● **MATERIAL SUPPLIED**:
——————
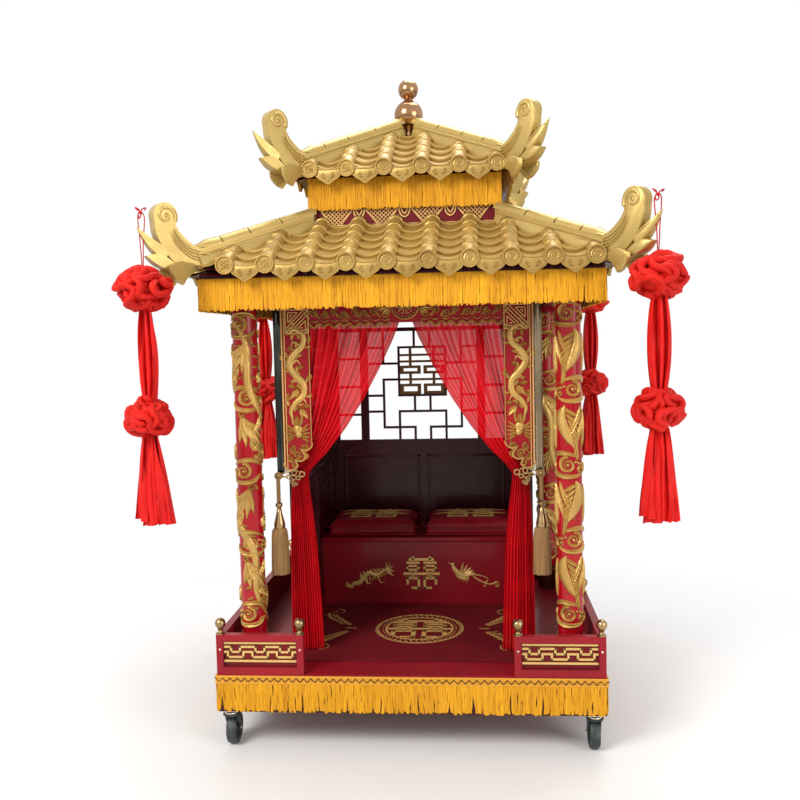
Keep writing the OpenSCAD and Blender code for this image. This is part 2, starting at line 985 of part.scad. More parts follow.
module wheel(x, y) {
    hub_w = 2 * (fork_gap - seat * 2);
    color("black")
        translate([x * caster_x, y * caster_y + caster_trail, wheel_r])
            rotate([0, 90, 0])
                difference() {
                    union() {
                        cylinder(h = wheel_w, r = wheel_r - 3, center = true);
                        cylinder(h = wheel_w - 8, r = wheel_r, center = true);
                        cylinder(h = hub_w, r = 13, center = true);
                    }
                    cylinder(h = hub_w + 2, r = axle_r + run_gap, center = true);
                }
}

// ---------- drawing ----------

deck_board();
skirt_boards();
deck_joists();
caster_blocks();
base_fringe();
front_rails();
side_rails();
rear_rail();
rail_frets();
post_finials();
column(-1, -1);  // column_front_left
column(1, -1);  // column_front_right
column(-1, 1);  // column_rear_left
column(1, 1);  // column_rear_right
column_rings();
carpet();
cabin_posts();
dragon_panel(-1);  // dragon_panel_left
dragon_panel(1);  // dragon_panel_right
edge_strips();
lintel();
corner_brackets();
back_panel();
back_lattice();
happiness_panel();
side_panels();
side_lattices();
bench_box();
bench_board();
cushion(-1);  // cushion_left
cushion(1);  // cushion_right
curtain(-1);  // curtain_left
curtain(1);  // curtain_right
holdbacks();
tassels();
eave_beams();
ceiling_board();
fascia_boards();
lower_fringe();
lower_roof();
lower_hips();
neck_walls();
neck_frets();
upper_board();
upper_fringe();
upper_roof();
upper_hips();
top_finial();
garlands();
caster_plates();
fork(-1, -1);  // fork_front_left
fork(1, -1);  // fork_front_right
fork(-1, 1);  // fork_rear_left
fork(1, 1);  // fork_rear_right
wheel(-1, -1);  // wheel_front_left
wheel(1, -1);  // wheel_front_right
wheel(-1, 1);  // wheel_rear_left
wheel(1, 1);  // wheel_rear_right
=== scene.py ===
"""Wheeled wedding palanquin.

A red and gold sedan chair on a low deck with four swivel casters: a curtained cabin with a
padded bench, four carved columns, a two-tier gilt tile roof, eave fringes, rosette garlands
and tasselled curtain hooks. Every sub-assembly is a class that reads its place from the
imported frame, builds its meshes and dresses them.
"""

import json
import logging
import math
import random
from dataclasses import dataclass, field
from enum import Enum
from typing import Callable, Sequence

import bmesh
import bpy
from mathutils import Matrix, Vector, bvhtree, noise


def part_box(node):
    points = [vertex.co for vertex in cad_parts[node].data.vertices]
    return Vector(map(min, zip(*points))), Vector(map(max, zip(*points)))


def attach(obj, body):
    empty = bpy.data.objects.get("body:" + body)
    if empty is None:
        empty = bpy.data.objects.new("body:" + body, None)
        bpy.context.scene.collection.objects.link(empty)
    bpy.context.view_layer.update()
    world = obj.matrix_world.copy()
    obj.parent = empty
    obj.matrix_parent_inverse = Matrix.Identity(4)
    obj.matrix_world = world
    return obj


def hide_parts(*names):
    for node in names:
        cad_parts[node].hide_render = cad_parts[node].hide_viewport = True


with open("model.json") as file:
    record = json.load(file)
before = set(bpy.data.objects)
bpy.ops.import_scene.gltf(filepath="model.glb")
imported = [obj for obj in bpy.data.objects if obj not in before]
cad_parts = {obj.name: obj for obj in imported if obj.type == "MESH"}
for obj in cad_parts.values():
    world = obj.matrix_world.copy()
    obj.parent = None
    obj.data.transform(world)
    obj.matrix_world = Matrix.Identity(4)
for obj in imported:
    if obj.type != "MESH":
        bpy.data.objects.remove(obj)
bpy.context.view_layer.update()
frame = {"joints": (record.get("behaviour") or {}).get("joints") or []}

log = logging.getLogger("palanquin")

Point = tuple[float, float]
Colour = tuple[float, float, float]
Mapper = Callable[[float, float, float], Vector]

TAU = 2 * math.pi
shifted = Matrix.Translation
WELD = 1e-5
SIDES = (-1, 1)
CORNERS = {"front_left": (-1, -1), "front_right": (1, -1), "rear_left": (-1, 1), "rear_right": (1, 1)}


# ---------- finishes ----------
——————
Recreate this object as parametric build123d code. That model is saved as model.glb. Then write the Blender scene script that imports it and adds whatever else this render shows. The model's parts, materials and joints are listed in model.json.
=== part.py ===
——————
● **YOUR OBJECTIVE**: Transcribe, exactly and without additions, the lines of the records above, beginning with the line that contains "deck_board();" and ending with the line that contains "if empty is", both included.

● **WRITTEN SOLUTION**:
deck_board();
skirt_boards();
deck_joists();
caster_blocks();
base_fringe();
front_rails();
side_rails();
rear_rail();
rail_frets();
post_finials();
column(-1, -1);  // column_front_left
column(1, -1);  // column_front_right
column(-1, 1);  // column_rear_left
column(1, 1);  // column_rear_right
column_rings();
carpet();
cabin_posts();
dragon_panel(-1);  // dragon_panel_left
dragon_panel(1);  // dragon_panel_right
edge_strips();
lintel();
corner_brackets();
back_panel();
back_lattice();
happiness_panel();
side_panels();
side_lattices();
bench_box();
bench_board();
cushion(-1);  // cushion_left
cushion(1);  // cushion_right
curtain(-1);  // curtain_left
curtain(1);  // curtain_right
holdbacks();
tassels();
eave_beams();
ceiling_board();
fascia_boards();
lower_fringe();
lower_roof();
lower_hips();
neck_walls();
neck_frets();
upper_board();
upper_fringe();
upper_roof();
upper_hips();
top_finial();
garlands();
caster_plates();
fork(-1, -1);  // fork_front_left
fork(1, -1);  // fork_front_right
fork(-1, 1);  // fork_rear_left
fork(1, 1);  // fork_rear_right
wheel(-1, -1);  // wheel_front_left
wheel(1, -1);  // wheel_front_right
wheel(-1, 1);  // wheel_rear_left
wheel(1, 1);  // wheel_rear_right
=== scene.py ===
"""Wheeled wedding palanquin.

A red and gold sedan chair on a low deck with four swivel casters: a curtained cabin with a
padded bench, four carved columns, a two-tier gilt tile roof, eave fringes, rosette garlands
and tasselled curtain hooks. Every sub-assembly is a class that reads its place from the
imported frame, builds its meshes and dresses them.
"""

import json
import logging
import math
import random
from dataclasses import dataclass, field
from enum import Enum
from typing import Callable, Sequence

import bmesh
import bpy
from mathutils import Matrix, Vector, bvhtree, noise


def part_box(node):
    points = [vertex.co for vertex in cad_parts[node].data.vertices]
    return Vector(map(min, zip(*points))), Vector(map(max, zip(*points)))


def attach(obj, body):
    empty = bpy.data.objects.get("body:" + body)
    if empty is None:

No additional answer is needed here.